== What the exercise asks ==
The exercise asks for every line of the data to be reproduced exactly.
==*==
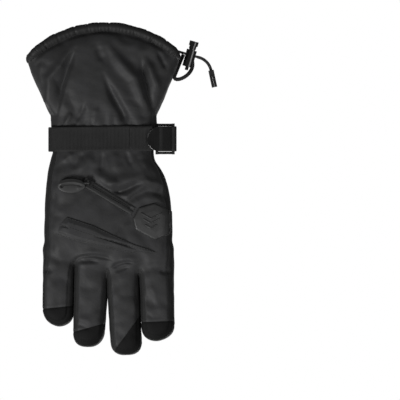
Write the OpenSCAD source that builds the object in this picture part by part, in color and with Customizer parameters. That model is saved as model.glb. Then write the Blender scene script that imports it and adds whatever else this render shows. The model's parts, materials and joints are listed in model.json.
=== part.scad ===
// Insulated ski glove for the right hand, laid flat: back of the hand towards -Y, palm
// towards +Y, cuff up +Z, fingers down -Z. The origin is the centre of the wrist, under
// the wrist strap. Every padded piece is drawn in its unworn shape.

/* [Hand] */
// Thickness of the hand and cuff from back to palm
hand_thick = 36; // [35.6:0.2:36.4]
// Half width of the hand across the knuckles
knuckle_half_w = 62.6; // [62.2:0.2:63.2]
// Height where the padded hand starts to thin towards the fingers
knuckle_z = -108; // [-110:0.5:-106]
// Height of the webs between the fingers
web_z = -125; // [-127:0.5:-124]

/* [Fingers: little, ring, middle, index] */
// Centre of each finger across the hand
finger_x = [-44.9, -13.3, 16.9, 49.0]; // [-50:0.1:50]
// Width of each finger at its root
finger_w = [30.2, 29.2, 28.6, 31.8]; // [27:0.2:32]
// Width of each finger near its tip
finger_tip_w = [26.5, 27.6, 27.2, 30.0]; // [25:0.2:31]
// Height of each fingertip
finger_tip_z = [-178, -197.6, -205.7, -192]; // [-210:0.1:-170]
// Height of the knuckle that each finger bends at
finger_bend_z = [-148, -158, -164, -158]; // [-166:1:-146]
// Sideways lean of each fingertip
finger_lean = [-1.2, -3.0, 2.6, 0.3]; // [-3:0.1:3]
// Thickness of a finger from back to palm
finger_thick = 26; // [25.6:0.2:26.4]
// Largest bend of a finger, in degrees
finger_bend = 70; // [50:5:70]

/* [Thumb] */
// Sideways place of the thumb's pivot
thumb_x = 40; // [39:0.5:41]
// Height of the thumb's pivot
thumb_z = -45; // [-47:0.5:-43]
// Thickness of the thumb from back to palm
thumb_thick = 26; // [25:0.5:27]

/* [Cuff] */
// Height of the line that the wrist bends about
wrist_z = 20; // [20:0.5:22]
// Largest bend of the wrist each way, in degrees
wrist_bend = 25; // [15:5:25]
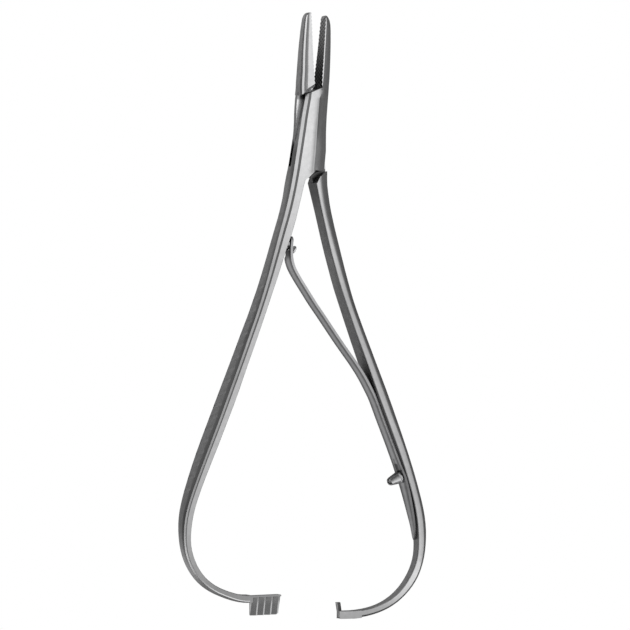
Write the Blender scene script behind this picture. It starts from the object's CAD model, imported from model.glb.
import bpy
import bmesh
import math
from mathutils import Matrix, Vector


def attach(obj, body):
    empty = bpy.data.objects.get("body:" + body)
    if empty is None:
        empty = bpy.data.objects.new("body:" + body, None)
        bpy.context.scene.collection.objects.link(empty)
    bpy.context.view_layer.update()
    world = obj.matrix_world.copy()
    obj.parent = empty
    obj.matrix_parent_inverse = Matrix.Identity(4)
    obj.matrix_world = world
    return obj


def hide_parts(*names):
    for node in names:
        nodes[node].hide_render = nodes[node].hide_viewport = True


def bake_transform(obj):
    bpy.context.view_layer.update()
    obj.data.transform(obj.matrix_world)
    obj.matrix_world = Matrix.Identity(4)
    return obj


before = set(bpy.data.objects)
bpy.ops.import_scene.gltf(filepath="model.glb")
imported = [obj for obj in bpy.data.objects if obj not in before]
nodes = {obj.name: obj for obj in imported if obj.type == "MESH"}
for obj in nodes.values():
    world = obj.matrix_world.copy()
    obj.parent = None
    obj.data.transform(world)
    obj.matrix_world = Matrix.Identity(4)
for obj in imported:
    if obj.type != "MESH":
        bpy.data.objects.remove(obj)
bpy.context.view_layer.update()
MM = 0.001


# ---------------------------------------------------------------- materials
def ramp(nt, value, stops, kind="EASE"):
    """Colour ramp over 0..1 from (position, grey) stops."""
    n = nt.nodes.new("ShaderNodeValToRGB")
    n.color_ramp.interpolation = kind
    e = n.color_ramp.elements
    while len(e) > 1:
        e.remove(e[-1])
    e[0].position = stops[0][0]
    e[0].color = (stops[0][1],) * 3 + (1.0,)
    for pos, g in stops[1:]:
        x = e.new(pos)
        x.color = (g, g, g, 1.0)
    nt.links.new(value, n.inputs["Fac"])
    return n.outputs["Color"]


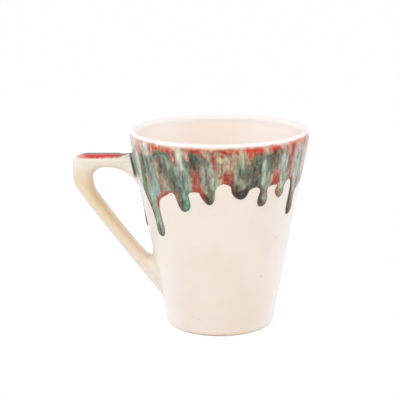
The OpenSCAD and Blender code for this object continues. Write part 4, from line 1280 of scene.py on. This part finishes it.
==*==
== Result ==
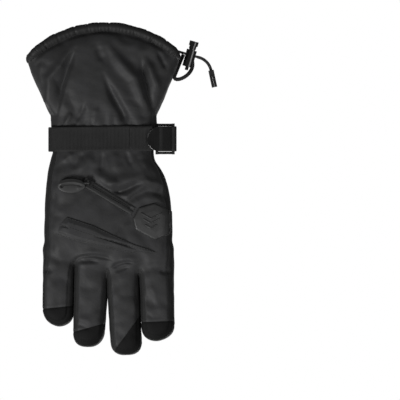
Write the OpenSCAD source that builds the object in this picture part by part, in color and with Customizer parameters. That model is saved as model.glb. Then write the Blender scene script that imports it and adds whatever else this render shows. The model's parts, materials and joints are listed in model.json.
=== part.scad ===
// Insulated ski glove for the right hand, laid flat: back of the hand towards -Y, palm
// towards +Y, cuff up +Z, fingers down -Z. The origin is the centre of the wrist, under
// the wrist strap. Every padded piece is drawn in its unworn shape.

/* [Hand] */
// Thickness of the hand and cuff from back to palm
hand_thick = 36; // [35.6:0.2:36.4]
// Half width of the hand across the knuckles
knuckle_half_w = 62.6; // [62.2:0.2:63.2]
// Height where the padded hand starts to thin towards the fingers
knuckle_z = -108; // [-110:0.5:-106]
// Height of the webs between the fingers
web_z = -125; // [-127:0.5:-124]

/* [Fingers: little, ring, middle, index] */
// Centre of each finger across the hand
finger_x = [-44.9, -13.3, 16.9, 49.0]; // [-50:0.1:50]
// Width of each finger at its root
finger_w = [30.2, 29.2, 28.6, 31.8]; // [27:0.2:32]
// Width of each finger near its tip
finger_tip_w = [26.5, 27.6, 27.2, 30.0]; // [25:0.2:31]
// Height of each fingertip
finger_tip_z = [-178, -197.6, -205.7, -192]; // [-210:0.1:-170]
// Height of the knuckle that each finger bends at
finger_bend_z = [-148, -158, -164, -158]; // [-166:1:-146]
// Sideways lean of each fingertip
finger_lean = [-1.2, -3.0, 2.6, 0.3]; // [-3:0.1:3]
// Thickness of a finger from back to palm
finger_thick = 26; // [25.6:0.2:26.4]
// Largest bend of a finger, in degrees
finger_bend = 70; // [50:5:70]

/* [Thumb] */
// Sideways place of the thumb's pivot
thumb_x = 40; // [39:0.5:41]
// Height of the thumb's pivot
thumb_z = -45; // [-47:0.5:-43]
// Thickness of the thumb from back to palm
thumb_thick = 26; // [25:0.5:27]

/* [Cuff] */
// Height of the line that the wrist bends about
wrist_z = 20; // [20:0.5:22]
// Largest bend of the wrist each way, in degrees
wrist_bend = 25; // [15:5:25]
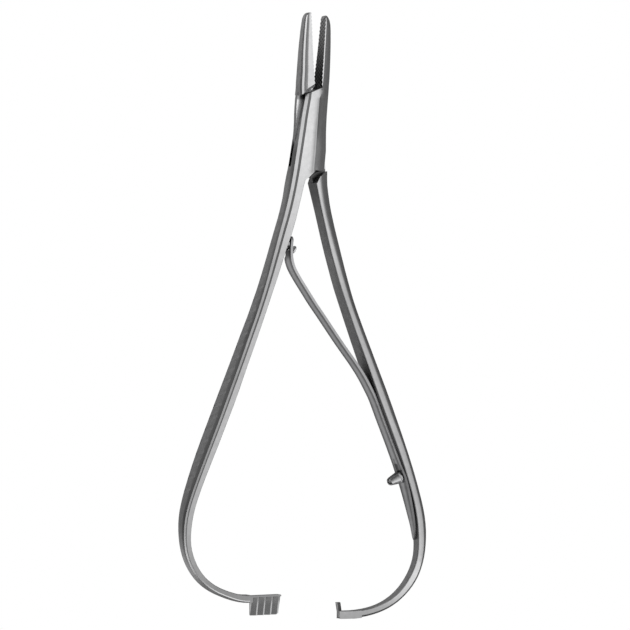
Write the Blender scene script behind this picture. It starts from the object's CAD model, imported from model.glb.
import bpy
import bmesh
import math
from mathutils import Matrix, Vector


def attach(obj, body):
    empty = bpy.data.objects.get("body:" + body)
    if empty is None:
        empty = bpy.data.objects.new("body:" + body, None)
        bpy.context.scene.collection.objects.link(empty)
    bpy.context.view_layer.update()
    world = obj.matrix_world.copy()
    obj.parent = empty
    obj.matrix_parent_inverse = Matrix.Identity(4)
    obj.matrix_world = world
    return obj


def hide_parts(*names):
    for node in names:
        nodes[node].hide_render = nodes[node].hide_viewport = True


def bake_transform(obj):
    bpy.context.view_layer.update()
    obj.data.transform(obj.matrix_world)
    obj.matrix_world = Matrix.Identity(4)
    return obj


before = set(bpy.data.objects)
bpy.ops.import_scene.gltf(filepath="model.glb")
imported = [obj for obj in bpy.data.objects if obj not in before]
nodes = {obj.name: obj for obj in imported if obj.type == "MESH"}
for obj in nodes.values():
    world = obj.matrix_world.copy()
    obj.parent = None
    obj.data.transform(world)
    obj.matrix_world = Matrix.Identity(4)
for obj in imported:
    if obj.type != "MESH":
        bpy.data.objects.remove(obj)
bpy.context.view_layer.update()
MM = 0.001


# ---------------------------------------------------------------- materials
def ramp(nt, value, stops, kind="EASE"):
    """Colour ramp over 0..1 from (position, grey) stops."""
    n = nt.nodes.new("ShaderNodeValToRGB")
    n.color_ramp.interpolation = kind
    e = n.color_ramp.elements
    while len(e) > 1:
        e.remove(e[-1])
    e[0].position = stops[0][0]
    e[0].color = (stops[0][1],) * 3 + (1.0,)
    for pos, g in stops[1:]:
        x = e.new(pos)
        x.color = (g, g, g, 1.0)
    nt.links.new(value, n.inputs["Fac"])
    return n.outputs["Color"]


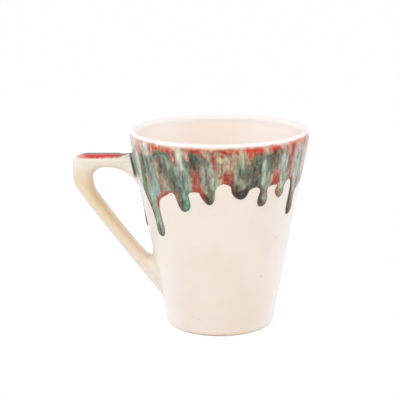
The OpenSCAD and Blender code for this object continues. Write part 4, from line 1280 of scene.py on. This part finishes it.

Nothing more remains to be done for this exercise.